ValueError: Missing field 'source_vocabulary' in the data configuration

shan778 · July 20, 2020, 4:15pm

I want to translate using a trained model provided on WMT English-German dataset on opennmt-tf script.
On there prepare_data.sh script created a single vocabulary file and wmt-ende-sp folder there aren’t any vocabulary file for source and target language.
Therefore after putting this command:

onmt-main --config data.yml --model_type Transformer --auto_config infer --features_file newstest2017-ende-src.en --predictions_file predict_1.txt

it’s showing this error

guillaumekln · July 21, 2020, 7:48am

This script generates a shared vocabulary.

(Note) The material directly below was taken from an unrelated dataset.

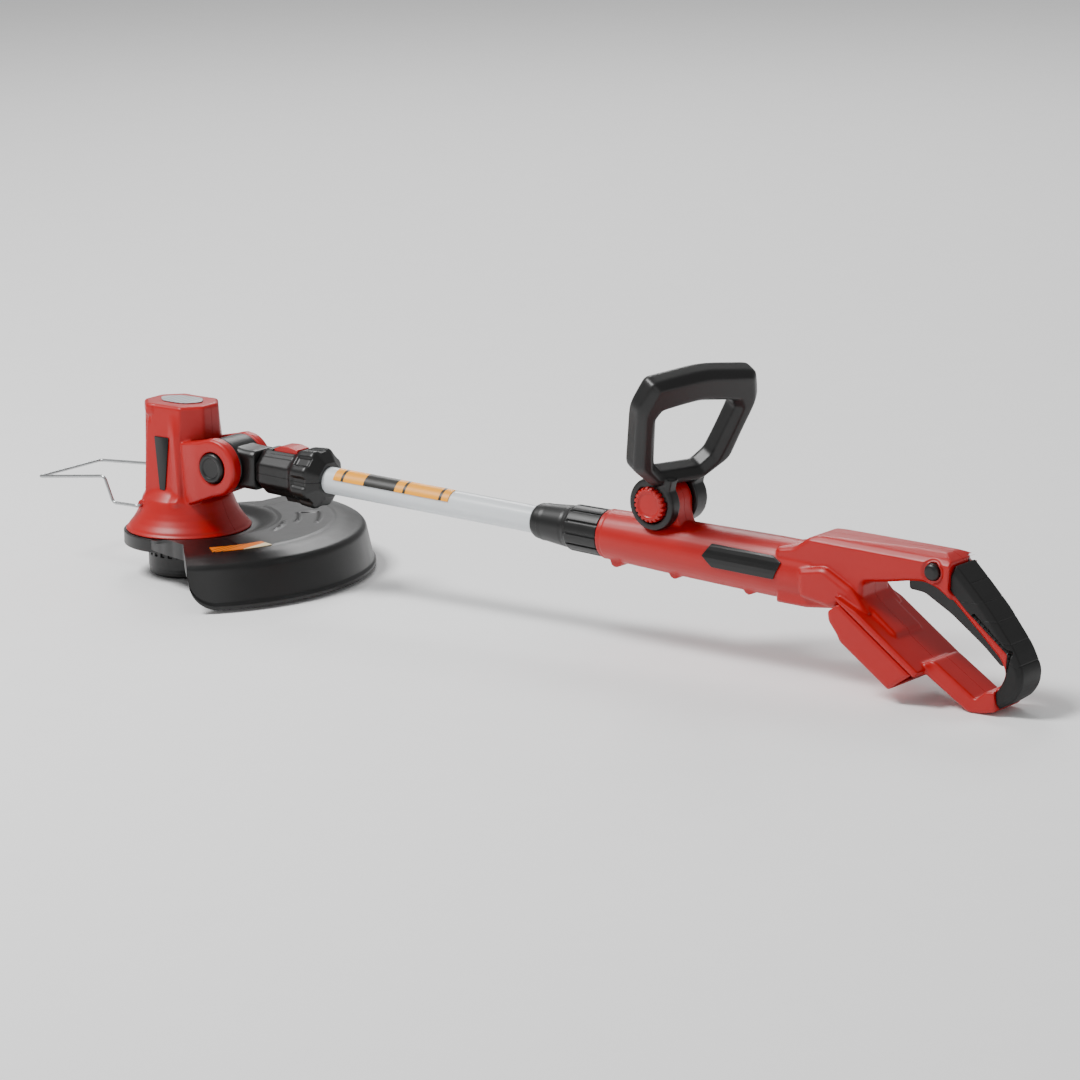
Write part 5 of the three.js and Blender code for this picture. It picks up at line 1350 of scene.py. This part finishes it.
@dataclass
class RearHandle:
    """The battery handle: housing halves, shoe, soft grip, trigger, lock button, plate and screws."""

    body: str = "rear_handle"
    screws: tuple[tuple[float, float], ...] = ((411, -18.5), (469, -18.5), (541, -19.5), (729, 31))
    lock: tuple[float, float] = (717.0, 24.5)
    lock_r: float = 6.6
    grip_line: tuple[tuple[float, float], ...] = ((744, 22), (768, 0), (789, -28), (795, -50))
    split_line: tuple[tuple[float, float], ...] = (
        (753, -5), (767, -16), (779.5, -26.6), (785.5, -29), (782, -43))
    split_half: float = 1.9
    split_depth: float = 4.8

    def housing_forms(self, p: Points, n: Points) -> Points:
        """A sunk ring round the lock button and a thin step round the barrel's front."""
        reach = np.hypot(p[:, 0] - self.lock[0], p[:, 2] - self.lock[1])
        ring_depth = 0.9 * band(reach, self.lock_r + 0.4, self.lock_r + 2.6, 0.7) * (np.abs(n[:, 1]) > 0.6)
        round_r = np.hypot(p[:, 1], p[:, 2])
        step = 0.5 * band(p[:, 0], 399.5, 400.5, 0.7) * (np.abs(round_r - 20.6) < 1.4)
        return p - n * (ring_depth + step)[:, None]

    def grip_forms(self, p: Points, n: Points) -> Points:
        """Slanting grooves across the grip, and the split between its two fields on each side.

        Formula: s is the distance along the back line of the nearest point of it and t the distance from it;
        depth = d * band of (s + 0.9 t) modulo the step. Along the split the skin is pressed in until the
        housing under it shows.
        """
        best, along = beside_line(p, self.grip_line)
        wave = (along + 0.9 * best + 4) % 19.0
        groove = 0.5 * band(wave, 8.0, 8.3, 0.6) * band(along, 4, 78, 4)
        outside = n[:, 1] * np.sign(p[:, 1]) > 0.45
        away, _ = beside_line(p, self.split_line)
        split = self.split_depth * ease((self.split_half - away) / 0.8) * outside
        return p - n * np.maximum(groove, split)[:, None]

    def lock_button(self) -> Shell:
        """The lock-off button: a pin through the handle with a domed end on the left."""
        low, high = (corner.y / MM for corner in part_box("lock_off_button"))
        r = self.lock_r
        profile = rounded([(0, low), (r - 2.4, low + 0.1, 1), (r - 0.8, low + 0.9, 0.8), (r, low + 2.2, 0.6),
                           (r, high - 0.6, 0.4), (r - 0.6, high, 0.3), (0, high)])
        return turned(profile, Axis.Y, (self.lock[0], 0, self.lock[1]), 64)

    def build(self) -> None:
        """Makes and dresses every piece of the handle."""
        whole = joined_halves("handle_source", "handle_housing_left", "handle_housing_right")
        fused(whole, 1.05, 4)
        moved(whole, self.housing_forms)
        halved(whole, ("handle_housing_left", "handle_housing_right"), RED_ABS, self.body, "red_abs")
        soft_piece("lower_shell", RED_ABS, self.body, "red_abs", 0.9, 4)
        soft_piece("rear_grip", SOFT_GRIP, self.body, "soft_grip", 0.7, 3, self.grip_forms)
        soft_piece("trigger", BLACK_NYLON, "trigger", "black_plastic", 0.6, 4)
        piece("lock_off_button", [self.lock_button()], BLACK_NYLON, "lock_off_button", "black_plastic", SHAFT)
        flat_piece("handle_plate", BLACK_FILM, self.body, "black_plastic", 0.3)
        for number, (u, w) in enumerate(self.screws, 1):
            shell = screw((u, 0, w), Axis.Y, 3, 1.4, 8.6, 10.7, -4.5)
            piece(f"handle_screw_{number}", [shell], PLATED_STEEL, self.body, "steel", SHAFT)


# ------------------------------------------------------------------ inner pieces


INNER_FINISHES: dict[str, Finish] = {
    "line_spool": GREY_ACETAL, "line_pack": NYLON_LINE, "feed_spring": DRAWN_WIRE, "drive_hub": BLACK_NYLON,
    "motor_shaft": PLATED_STEEL, "motor_can": PLATED_STEEL, "motor_mount": PLATED_STEEL,
    "pivot_bolt": PLATED_STEEL, "pivot_spring": DRAWN_WIRE, "cutter_screw_1": PLATED_STEEL,
    "cutter_screw_2": PLATED_STEEL, "collar_spring": PLATED_STEEL, "motor_lead": LEAD_PVC,
    "collet": GREY_ACETAL, "trigger_pin": PLATED_STEEL, "trigger_spring": DRAWN_WIRE,
    "switch_module": BLACK_NYLON, "control_board": BOARD_EPOXY, "battery_terminal": BLACK_NYLON,
    "handle_bolt": PLATED_STEEL,
}


def dress_inner_pieces() -> None:
    """Gives every CAD node that stays in sight or inside its own finish."""
    for node, finish in INNER_FINISHES.items():
        made = frame["nodes"][node]
        made.data.materials.clear()
        made.data.materials.append(finish.material())
        log.info("%s: carried over, %s", node, finish.name)


# ------------------------------------------------------------------ studio


@dataclass
class Studio:
    """A pale floor, three soft lamps, a pale surround and the camera."""

    target: Vector = field(default_factory=lambda: Vector((0.3810, 0.0, 0.0759)))
    azimuth: float = math.radians(37.75)
    elevation: float = math.radians(13.38)
    roll: float = math.radians(-1.08)
    distance: float = 4.0
    lens: float = 164.3

    def floor(self) -> None:
        """A wide pale floor: one flat grid."""
        side = np.linspace(-6, 6, 3)
        x, y = np.meshgrid(side, side, indexing="ij")
        points = np.stack([x, y, 0 * x - 0.0004], axis=-1).reshape(-1, 3)
        data = bpy.data.meshes.new("studio_floor")
        data.from_pydata(points.tolist(), [], quads(3, 3, False, False))
        data.update()
        made = bpy.data.objects.new("studio_floor", data)
        bpy.context.scene.collection.objects.link(made)
        paper = Finish("paper_sweep_matt", "#FFFFFF", "#FCFCFC", (0.75, 0.85), 1.45, relief_mm=3.0,
                       relief_depth_mm=0.01)
        made.data.materials.append(paper.material())

    def lamp(self, name: str, place: Sequence[float], size: float, power: float) -> None:
        """A square soft lamp that faces the target."""
        data = bpy.data.lights.new(name, "AREA")
        data.size = size
        data.energy = power
        made = bpy.data.objects.new(name, data)
        made.location = place
        made.rotation_euler = (self.target - Vector(place)).to_track_quat("-Z", "Y").to_euler()
        bpy.context.scene.collection.objects.link(made)

    def camera(self) -> None:
        """A long lens from the front left, a little above the tool."""
        ca, sa = math.cos(self.azimuth), math.sin(self.azimuth)
        ce, se = math.cos(self.elevation), math.sin(self.elevation)
        right = Vector((ca, sa, 0))
        back = Vector((sa * ce, -ca * ce, se))
        up = back.cross(right)
        cr, sr = math.cos(self.roll), math.sin(self.roll)
        across, above = cr * right + sr * up, -sr * right + cr * up
        data = bpy.data.cameras.new("studio_camera")
        data.lens = self.lens
        data.sensor_width = 36
        made = bpy.data.objects.new("studio_camera", data)
        turn = Matrix((across, above, back)).transposed().to_4x4()
        made.matrix_world = Matrix.Translation(self.target + back * self.distance) @ turn
        bpy.context.scene.collection.objects.link(made)
        bpy.context.scene.camera = made

    def build(self) -> None:
        """Sets up the floor, the lamps, the surround and the camera."""
        self.floor()
        self.camera()
        self.lamp("key_lamp", (-0.9, -1.3, 2.8), 1.0, 120)
        self.lamp("fill_lamp", (2.6, -2.2, 1.0), 1.6, 10)
        self.lamp("back_lamp", (-1.5, 2.4, 2.2), 1.2, 35)
        world = bpy.data.worlds.new("studio_surround")
        world.use_nodes = True
        surround = world.node_tree.nodes["Background"]
        surround.inputs["Color"].default_value = linear("#FFFFFF")
        surround.inputs["Strength"].default_value = 0.42
        bpy.context.scene.world = world


def main() -> None:
    """Builds the sub-assemblies in order, from the ground up and from the head to the hand."""
    for assembly in (Studio(), Spool(), Guard(), MotorHead(), WireGuard(), Neck(), Tube(), FrontHandle(),
                     RearHandle()):
        log.info("building %s", type(assembly).__name__)
        assembly.build()
    dress_inner_pieces()


if __name__ == "__main__":
    main()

See the example configuration to see how it is configured:

github.com

OpenNMT/OpenNMT-tf/blob/master/scripts/wmt/config/wmt_ende.yml

model_dir: wmt_ende_transformer

data:
  train_features_file: data/train.en
  train_labels_file: data/train.de
  eval_features_file: data/valid.en
  eval_labels_file: data/valid.de
  source_vocabulary: data/wmtende.vocab
  target_vocabulary: data/wmtende.vocab

train:
  save_checkpoints_steps: 1000

eval:
  external_evaluators: BLEU

infer:
  batch_size: 32